In this panel we explore frontiers as sites of future making. Frontiers constitute spaces where intense and often highly conflictual negotiations between various actors from different scales are taking place – struggling over access to resources, identities, development goals and different visions of the future.

Initially introduced by Turner (1893) to explore the specific situation of territorial conquest of the American Middle West, the frontier concept is used by numerous scholars to analyze social, political, economic and environmental transformations in rural and remote regions in Southeast Asia. Frontiers are thereby understood as processes of territorial expansion, as actual borderlines or in terms of social relations and hence as socially constructed.
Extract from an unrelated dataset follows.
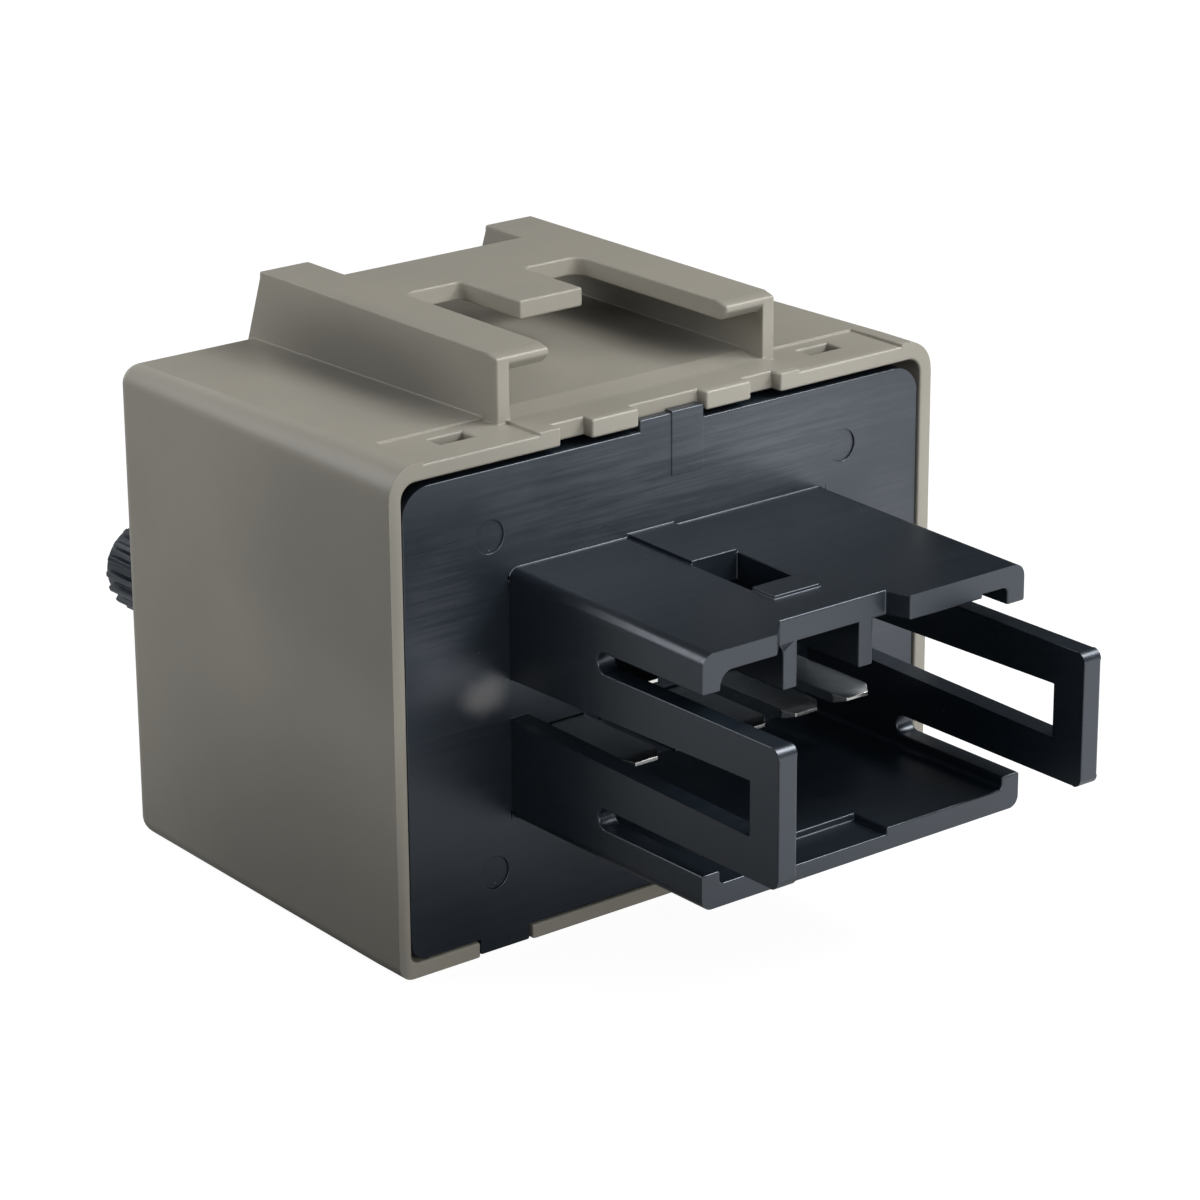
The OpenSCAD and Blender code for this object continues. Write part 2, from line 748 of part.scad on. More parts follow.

Focusing on specific actors, Li (2014) explores an “indigenous frontier” while other authors distinguish e.g. between “capitalist frontiers” (Tsing 2005), “frontiers of control” (Geiger 2008) or “conservation frontiers” (Acciaioli and Sabharwal 2017). Most accounts of frontiers focus on the attempts of powerful administrators, politicians or entrepreneurs to inscribe their visions of development into an allegedly wilderness with abundant resources. But the people inhabiting these regions imagined as frontiers also have their own aspirations for the future.

We invite papers that provide examples of future visions expressed by rather marginalized voices along frontiers all over Southeast Asia to develop a more comprehensive account and a comparative perspective on future making along Southeast Asian frontiers.